▶ _The exercise_: For this exercise, write out exactly, and only, the lines running from the line that contains "Write part 2" through the line that contains "return soften(corners, 0.1)".

-- begin Extracted information --

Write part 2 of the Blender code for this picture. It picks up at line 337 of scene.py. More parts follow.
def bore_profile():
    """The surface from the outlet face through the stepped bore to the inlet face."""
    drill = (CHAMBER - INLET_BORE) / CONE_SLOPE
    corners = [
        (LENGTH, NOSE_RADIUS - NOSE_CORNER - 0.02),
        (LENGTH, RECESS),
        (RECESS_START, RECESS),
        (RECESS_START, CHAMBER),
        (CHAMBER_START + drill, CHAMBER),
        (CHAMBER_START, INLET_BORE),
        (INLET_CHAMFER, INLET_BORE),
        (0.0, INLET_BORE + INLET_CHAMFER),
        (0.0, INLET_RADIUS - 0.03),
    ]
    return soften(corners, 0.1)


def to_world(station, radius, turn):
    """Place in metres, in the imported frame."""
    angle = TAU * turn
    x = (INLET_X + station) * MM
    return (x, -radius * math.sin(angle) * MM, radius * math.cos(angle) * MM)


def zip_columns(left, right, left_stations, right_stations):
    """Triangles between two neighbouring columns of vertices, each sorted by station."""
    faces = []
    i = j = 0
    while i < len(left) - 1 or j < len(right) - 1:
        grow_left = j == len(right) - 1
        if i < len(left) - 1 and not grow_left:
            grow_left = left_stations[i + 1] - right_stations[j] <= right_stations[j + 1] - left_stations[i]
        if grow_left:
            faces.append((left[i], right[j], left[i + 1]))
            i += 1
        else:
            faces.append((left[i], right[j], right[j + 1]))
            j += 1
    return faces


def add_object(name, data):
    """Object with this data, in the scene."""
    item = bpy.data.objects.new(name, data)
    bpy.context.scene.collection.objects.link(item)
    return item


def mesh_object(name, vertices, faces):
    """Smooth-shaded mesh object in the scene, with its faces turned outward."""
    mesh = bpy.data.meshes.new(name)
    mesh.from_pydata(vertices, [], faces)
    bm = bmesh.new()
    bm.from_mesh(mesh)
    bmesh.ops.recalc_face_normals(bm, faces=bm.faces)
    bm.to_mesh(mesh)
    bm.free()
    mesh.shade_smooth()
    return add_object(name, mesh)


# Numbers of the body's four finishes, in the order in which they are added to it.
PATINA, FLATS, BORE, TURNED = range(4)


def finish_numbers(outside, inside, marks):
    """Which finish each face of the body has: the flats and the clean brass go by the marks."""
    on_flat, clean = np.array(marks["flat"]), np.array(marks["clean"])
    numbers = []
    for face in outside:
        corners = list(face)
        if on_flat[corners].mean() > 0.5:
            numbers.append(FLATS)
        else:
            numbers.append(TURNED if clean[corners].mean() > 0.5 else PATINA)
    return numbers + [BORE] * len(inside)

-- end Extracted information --
-- begin Extracted information --

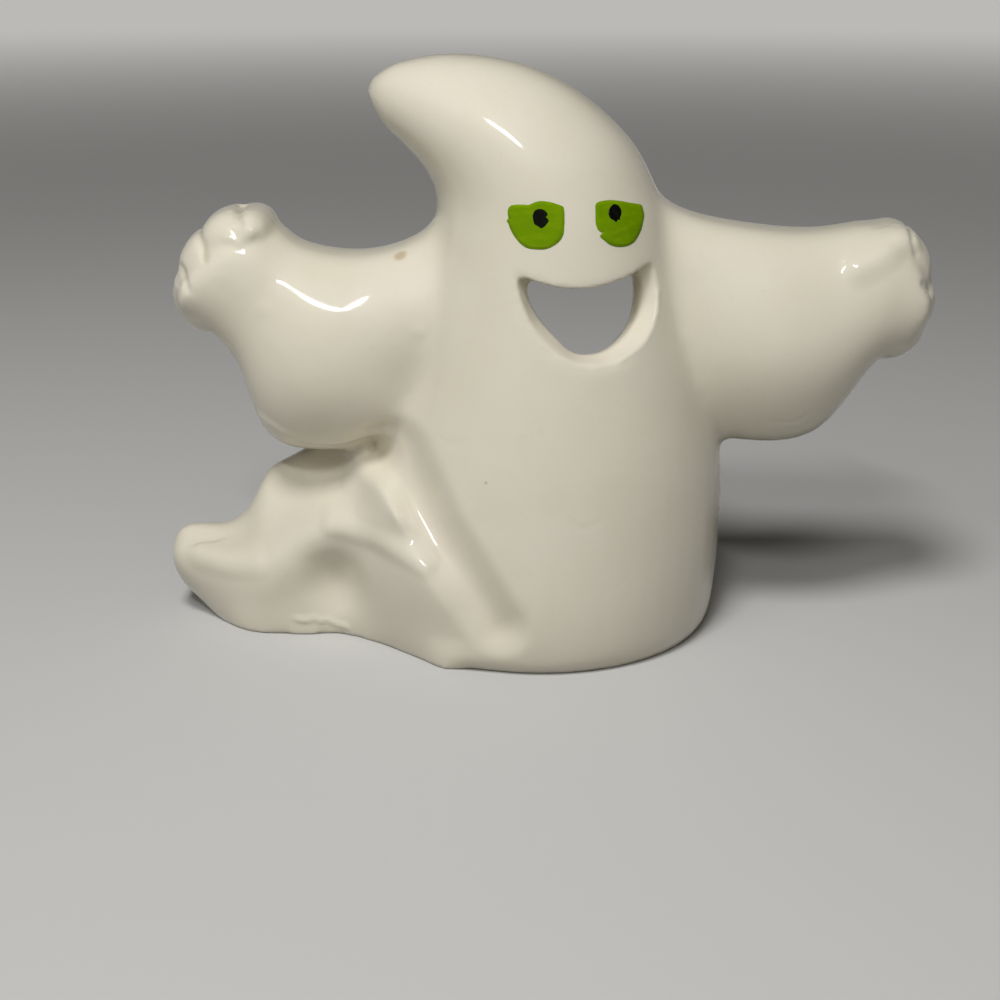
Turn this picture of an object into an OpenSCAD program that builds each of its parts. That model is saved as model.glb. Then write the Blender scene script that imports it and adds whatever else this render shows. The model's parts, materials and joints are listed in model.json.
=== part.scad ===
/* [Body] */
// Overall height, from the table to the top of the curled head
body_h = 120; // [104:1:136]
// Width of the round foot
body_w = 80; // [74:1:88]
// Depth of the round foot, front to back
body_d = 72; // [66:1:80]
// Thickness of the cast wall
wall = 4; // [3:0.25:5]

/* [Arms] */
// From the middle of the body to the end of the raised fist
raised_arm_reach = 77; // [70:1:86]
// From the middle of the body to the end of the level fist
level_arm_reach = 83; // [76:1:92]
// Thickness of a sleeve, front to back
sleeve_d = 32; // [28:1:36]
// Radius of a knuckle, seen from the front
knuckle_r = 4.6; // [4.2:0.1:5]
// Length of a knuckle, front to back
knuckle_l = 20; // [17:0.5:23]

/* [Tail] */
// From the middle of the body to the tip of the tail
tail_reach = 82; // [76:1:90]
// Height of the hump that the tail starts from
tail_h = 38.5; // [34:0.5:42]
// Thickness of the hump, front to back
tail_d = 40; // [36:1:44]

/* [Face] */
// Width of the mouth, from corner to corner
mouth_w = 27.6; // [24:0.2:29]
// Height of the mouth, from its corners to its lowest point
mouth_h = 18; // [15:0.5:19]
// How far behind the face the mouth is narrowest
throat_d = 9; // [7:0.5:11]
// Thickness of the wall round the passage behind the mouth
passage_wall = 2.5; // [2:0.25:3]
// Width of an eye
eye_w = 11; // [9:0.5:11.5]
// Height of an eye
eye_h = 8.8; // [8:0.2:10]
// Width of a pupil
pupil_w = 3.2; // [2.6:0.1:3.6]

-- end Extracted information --

▶ _Written response_:
Write part 2 of the Blender code for this picture. It picks up at line 337 of scene.py. More parts follow.
def bore_profile():
    """The surface from the outlet face through the stepped bore to the inlet face."""
    drill = (CHAMBER - INLET_BORE) / CONE_SLOPE
    corners = [
        (LENGTH, NOSE_RADIUS - NOSE_CORNER - 0.02),
        (LENGTH, RECESS),
        (RECESS_START, RECESS),
        (RECESS_START, CHAMBER),
        (CHAMBER_START + drill, CHAMBER),
        (CHAMBER_START, INLET_BORE),
        (INLET_CHAMFER, INLET_BORE),
        (0.0, INLET_BORE + INLET_CHAMFER),
        (0.0, INLET_RADIUS - 0.03),
    ]
    return soften(corners, 0.1)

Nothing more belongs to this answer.